Data supplied »
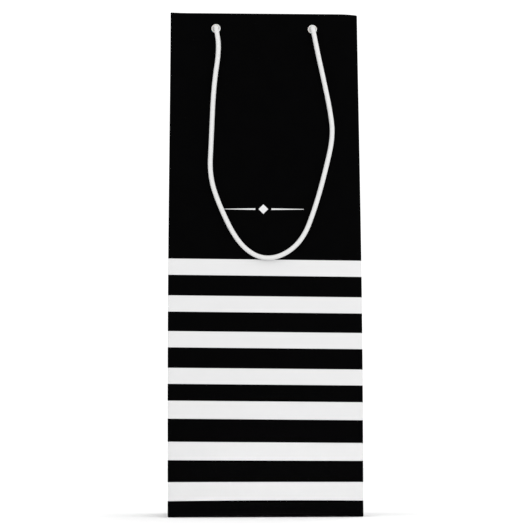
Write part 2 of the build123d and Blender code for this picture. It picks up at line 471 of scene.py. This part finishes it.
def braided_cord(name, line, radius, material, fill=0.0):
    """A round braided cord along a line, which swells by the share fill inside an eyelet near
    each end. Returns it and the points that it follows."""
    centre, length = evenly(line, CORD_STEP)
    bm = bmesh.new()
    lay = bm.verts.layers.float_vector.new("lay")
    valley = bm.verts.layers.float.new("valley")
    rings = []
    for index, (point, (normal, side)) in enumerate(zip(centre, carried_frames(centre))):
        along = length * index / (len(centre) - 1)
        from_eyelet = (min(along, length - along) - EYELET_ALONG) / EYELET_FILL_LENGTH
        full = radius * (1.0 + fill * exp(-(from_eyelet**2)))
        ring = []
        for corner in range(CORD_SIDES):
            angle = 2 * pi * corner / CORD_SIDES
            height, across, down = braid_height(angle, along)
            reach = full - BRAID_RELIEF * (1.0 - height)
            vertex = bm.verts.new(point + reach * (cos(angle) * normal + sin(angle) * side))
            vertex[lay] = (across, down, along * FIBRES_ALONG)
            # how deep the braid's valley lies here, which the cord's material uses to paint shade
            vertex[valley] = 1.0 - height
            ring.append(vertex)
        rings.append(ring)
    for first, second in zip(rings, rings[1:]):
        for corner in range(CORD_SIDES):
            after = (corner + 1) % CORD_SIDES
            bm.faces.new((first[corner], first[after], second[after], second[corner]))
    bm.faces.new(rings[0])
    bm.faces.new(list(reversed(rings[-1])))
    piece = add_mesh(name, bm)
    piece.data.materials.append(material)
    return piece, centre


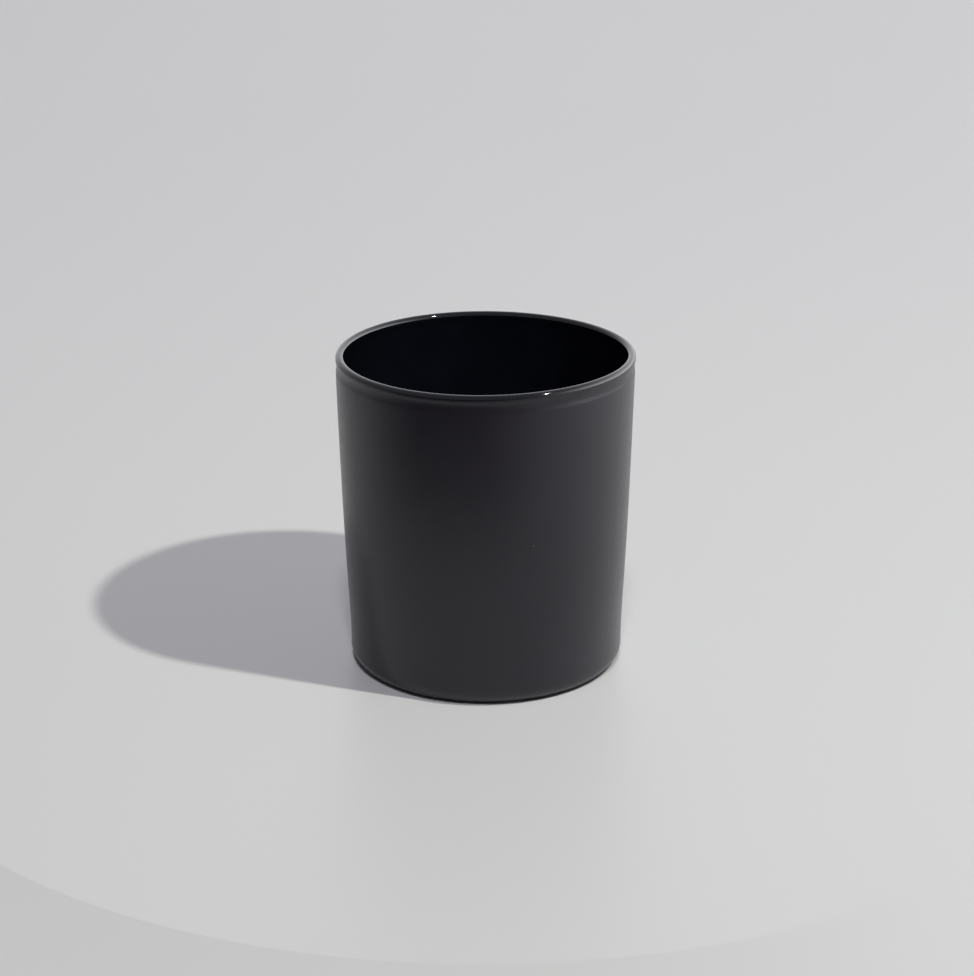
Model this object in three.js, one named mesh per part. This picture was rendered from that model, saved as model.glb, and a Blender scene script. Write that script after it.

Problem to work on » Repeat every line of the material exactly as given.

Solution »
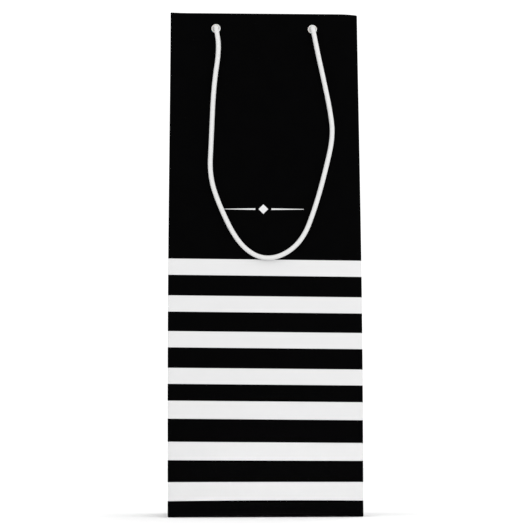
Write part 2 of the build123d and Blender code for this picture. It picks up at line 471 of scene.py. This part finishes it.
def braided_cord(name, line, radius, material, fill=0.0):
    """A round braided cord along a line, which swells by the share fill inside an eyelet near
    each end. Returns it and the points that it follows."""
    centre, length = evenly(line, CORD_STEP)
    bm = bmesh.new()
    lay = bm.verts.layers.float_vector.new("lay")
    valley = bm.verts.layers.float.new("valley")
    rings = []
    for index, (point, (normal, side)) in enumerate(zip(centre, carried_frames(centre))):
        along = length * index / (len(centre) - 1)
        from_eyelet = (min(along, length - along) - EYELET_ALONG) / EYELET_FILL_LENGTH
        full = radius * (1.0 + fill * exp(-(from_eyelet**2)))
        ring = []
        for corner in range(CORD_SIDES):
            angle = 2 * pi * corner / CORD_SIDES
            height, across, down = braid_height(angle, along)
            reach = full - BRAID_RELIEF * (1.0 - height)
            vertex = bm.verts.new(point + reach * (cos(angle) * normal + sin(angle) * side))
            vertex[lay] = (across, down, along * FIBRES_ALONG)
            # how deep the braid's valley lies here, which the cord's material uses to paint shade
            vertex[valley] = 1.0 - height
            ring.append(vertex)
        rings.append(ring)
    for first, second in zip(rings, rings[1:]):
        for corner in range(CORD_SIDES):
            after = (corner + 1) % CORD_SIDES
            bm.faces.new((first[corner], first[after], second[after], second[corner]))
    bm.faces.new(rings[0])
    bm.faces.new(list(reversed(rings[-1])))
    piece = add_mesh(name, bm)
    piece.data.materials.append(material)
    return piece, centre


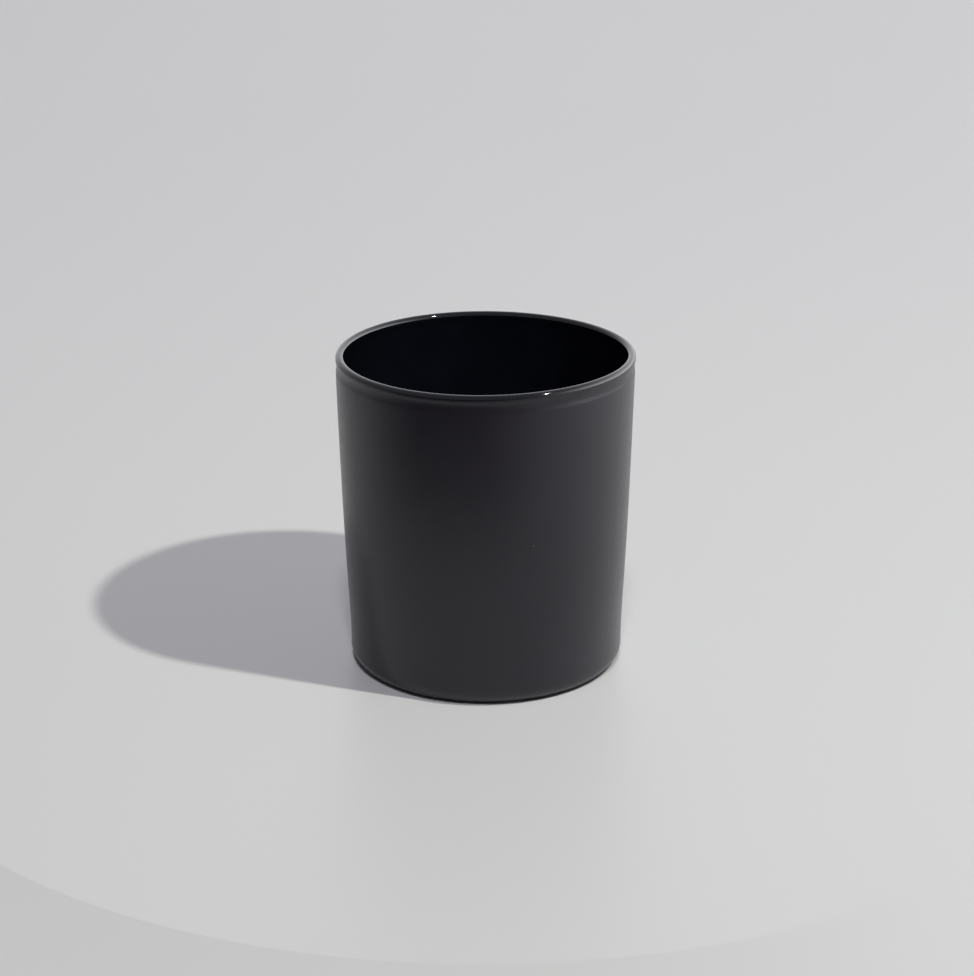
Model this object in three.js, one named mesh per part. This picture was rendered from that model, saved as model.glb, and a Blender scene script. Write that script after it.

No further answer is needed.